Why in the bathroom? Well, the older we all get, the more times a day we learn those lessons. But it’s a way of signaling to folks that we can learn from these mistakes. We can survive these mistakes. We can grow and get better as a firm, but you don’t want your deals to end up in the bathroom.

Lipari: Let’s talk about what your vision is, what you anticipate private equity will look like in 2020.

Kohl: Private equity will still be a significant and growing force. I believe it has been growing for the almost 30 years I’ve been in it and for the 40 or 50 years that it’s existed in its modern form. I think it will continue to grow and the reason I think [that] is because it has produced superior returns. Those superior returns induce the pension funds, insurance companies, fund of funds, endowments and others—and now, increasingly, high net-worth individuals—to invest in the asset class.

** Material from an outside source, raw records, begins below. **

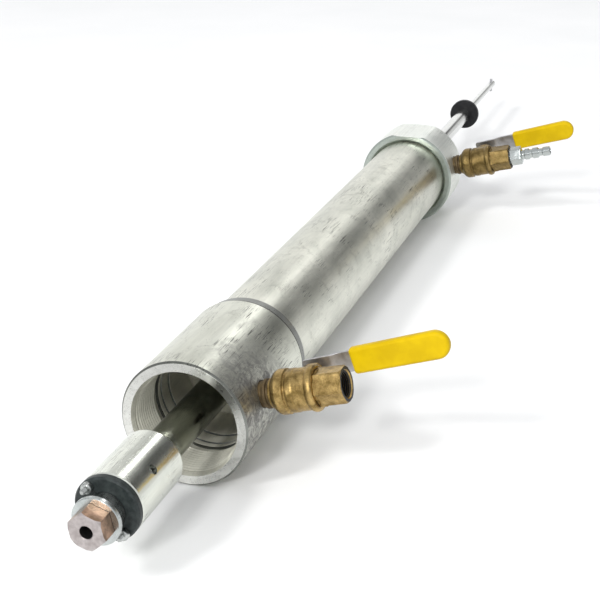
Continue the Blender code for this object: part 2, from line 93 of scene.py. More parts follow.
def valve_frames(prefix, angle, tilt):
    """Frames of a valve and its handle: local Z is the bore, outwards, angle its rise above level."""
    turn = Euler((0.0, math.radians(90.0 - angle), math.radians(tilt)), "ZYX").to_matrix().to_4x4()
    valve = Matrix.Translation(centre_of(prefix + "_ball")) @ turn
    return valve, valve @ Matrix.Rotation(-LEVER_SET, 4, "Y")


FRONT_VALVE, FRONT_HANDLE = valve_frames("front", 16.0, 0.0)
REAR_VALVE, REAR_HANDLE = valve_frames("rear", 14.0, 10.0)


# ---- mesh helpers ----------------------------------------------------------------------
def eased(outline, radius, pieces=3):
    """The closed outline with each corner off the axis replaced by a short arc."""
    out, count = [], len(outline)
    for i, here in enumerate(outline):
        p = Vector(here)
        before, after = Vector(outline[i - 1]) - p, Vector(outline[(i + 1) % count]) - p
        if p.x < 1e-6 or before.length < 1e-6 or after.length < 1e-6:
            out.append(tuple(p))
            continue
        bend = math.pi - before.angle(after)
        reach = min(radius * math.tan(bend / 2.0), before.length * 0.45, after.length * 0.45)
        if bend < math.radians(14.0) or reach < 0.02:
            out.append(tuple(p))
            continue
        start, end = p + before.normalized() * reach, p + after.normalized() * reach
        for k in range(pieces + 1):
            t = k / pieces
            out.append(tuple(start * (1 - t) ** 2 + p * 2 * t * (1 - t) + end * t * t))
    return out


def as_object(name, mesh, place):
    obj = bpy.data.objects.new(name, mesh)
    bpy.context.scene.collection.objects.link(obj)
    obj.matrix_world = place
    return obj


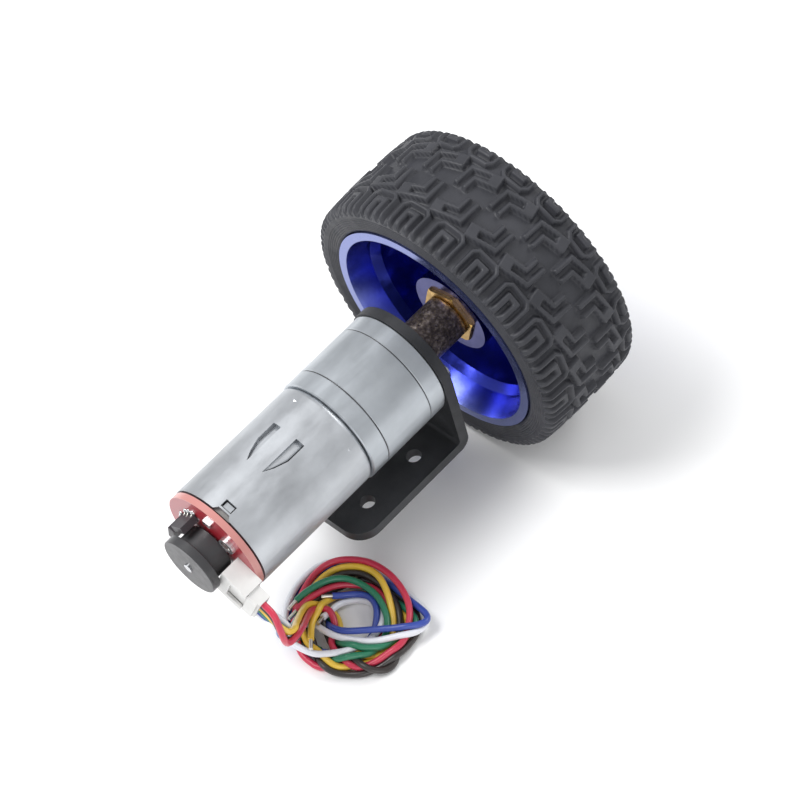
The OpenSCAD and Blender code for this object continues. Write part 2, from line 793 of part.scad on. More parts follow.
module wheel_washer() {
    color("#b5b8bb") on_axis(hub_face_y + 0.01) tube(4, 2.1, 0.6);
}

module wheel_screw() {
    color("#9b9da0") on_axis(hub_face_y + 0.62) pan_screw(1.68, 9.5, 3.2, 2.2);
}

// ---------- assembly ----------

mounting_bracket();
bracket_screws();
gearbox_front_plate();
output_bush();
gearbox_ring();
gearbox_rear_plate();
gearbox_screws();
layshaft_pin();
gear_washers();
motor_screws();
motor_can();
front_bush();
rear_bush();
end_cap();
stator_magnets();
magnet_clips();
brushes();
motor_terminals();
encoder_board();
hall_sensors();
board_parts();
header_socket();
header_pins();
cable_plug();
wire_red();
wire_black();
wire_yellow();
wire_green();
wire_blue();
wire_white();
wire_coil();
output_shaft();
output_gear();
coupling_barrel();
grub_screws();
hex_adapter();
rim();
tyre();
foam_insert();
wheel_washer();
wheel_screw();
motor_shaft();
armature_core();
windings();
commutator();
motor_pinion();
magnet_drum();
compound_gear_1();
compound_gear_2();
compound_gear_3();
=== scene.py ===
"""Looks of the wheel drive unit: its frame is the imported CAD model, and lengths below are in mm."""
import bpy
import json
import math
import numpy as np
from mathutils import Matrix, Vector


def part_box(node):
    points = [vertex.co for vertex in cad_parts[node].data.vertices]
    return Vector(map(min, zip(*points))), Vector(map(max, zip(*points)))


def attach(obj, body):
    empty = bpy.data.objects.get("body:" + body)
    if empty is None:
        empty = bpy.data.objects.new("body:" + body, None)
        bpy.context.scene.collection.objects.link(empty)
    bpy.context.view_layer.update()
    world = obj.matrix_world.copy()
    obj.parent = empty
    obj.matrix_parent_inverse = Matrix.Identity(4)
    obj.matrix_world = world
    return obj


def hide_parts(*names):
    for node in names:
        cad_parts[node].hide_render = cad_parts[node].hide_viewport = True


MM = 0.001

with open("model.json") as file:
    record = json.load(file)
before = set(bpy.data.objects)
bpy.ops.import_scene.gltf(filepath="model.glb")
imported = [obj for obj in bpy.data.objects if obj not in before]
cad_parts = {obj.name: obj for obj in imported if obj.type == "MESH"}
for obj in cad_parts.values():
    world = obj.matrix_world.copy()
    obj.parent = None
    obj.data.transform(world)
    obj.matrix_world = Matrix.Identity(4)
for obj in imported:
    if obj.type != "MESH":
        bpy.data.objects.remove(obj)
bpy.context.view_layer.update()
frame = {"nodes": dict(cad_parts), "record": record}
nodes = frame["nodes"]


def box_mm(node):
    """Lowest and highest corner of a CAD node, in mm."""
    low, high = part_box(node)
    return np.array(low) / MM, np.array(high) / MM


# ---------- places taken from the frame ----------

tyre_low, tyre_high = box_mm("tyre")
AXIS_Z = (tyre_low[2] + tyre_high[2]) / 2
TREAD_R = (tyre_high[0] - tyre_low[0]) / 2
WHEEL_Y = tyre_low[1]
WHEEL_W = tyre_high[1] - tyre_low[1]
RIM_R = (box_mm("rim")[1][0] - box_mm("rim")[0][0]) / 2
FLOOR_Z = tyre_low[2]
CAN_R = (box_mm("motor_can")[1][0] - box_mm("motor_can")[0][0]) / 2
CAN_BACK_Y = box_mm("motor_can")[0][1]
CAN_FRONT_Y = box_mm("gearbox_rear_plate")[0][1]
BOARD_R = (box_mm("encoder_board")[1][0] - box_mm("encoder_board")[0][0]) / 2
BOARD_BACK_Y = box_mm("encoder_board")[0][1]


# ---------- camera, floor and light ----------

def place_camera():
    """The camera stands where the object shows the same sides as in its reference view."""
    aim = Vector((5.334, 8.988, 18.152)) * MM
    distance = 601.49 * MM
    azimuth, elevation, roll = (math.radians(a) for a in (-32.669, 51.672, 17.692))
    back = Vector((
        math.cos(elevation) * math.cos(azimuth),
        math.cos(elevation) * math.sin(azimuth),
        math.sin(elevation),
    ))
    level = back.cross(Vector((0, 0, -1))).normalized()
    up = back.cross(level) * math.cos(roll) + level * math.sin(roll)
    right = up.cross(back)
    camera = bpy.data.objects.new("camera", bpy.data.cameras.new("camera"))
    camera.data.lens = 134.65
    camera.data.sensor_width = 36
    camera.data.clip_start, camera.data.clip_end = 0.05, 20
    camera.matrix_world = Matrix((
        (right[0], up[0], back[0], aim[0] + distance * back[0]),
        (right[1], up[1], back[1], aim[1] + distance * back[1]),
        (right[2], up[2], back[2], aim[2] + distance * back[2]),
        (0, 0, 0, 1),
    ))
    bpy.context.scene.collection.objects.link(camera)
    bpy.context.scene.camera = camera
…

The outperformance means that more and more companies will either want to be or need to be owned by private equity. So, I think, by both of those measures, it’s Darwinian and it will grow.

I believe that purchase-price multiples are at or near peak levels. They have been for quite some time, except during the dislocation of the global financial crisis. We’ll be in a period of increasing interest rates and we’ll see a decrease in purchase price multiples.

All of us who are buying companies today at these very lofty valuations need to recognize the fact that it is possible, perhaps likely, that we’ll be selling them at periods of time when multiples will be lower.

Statistically speaking, any company we buy today likely will hold through a recession. So, every time we buy a company, we ask ourselves, “Is this a company we’re going to be, if not delighted, at least happy to own in a difficult time?”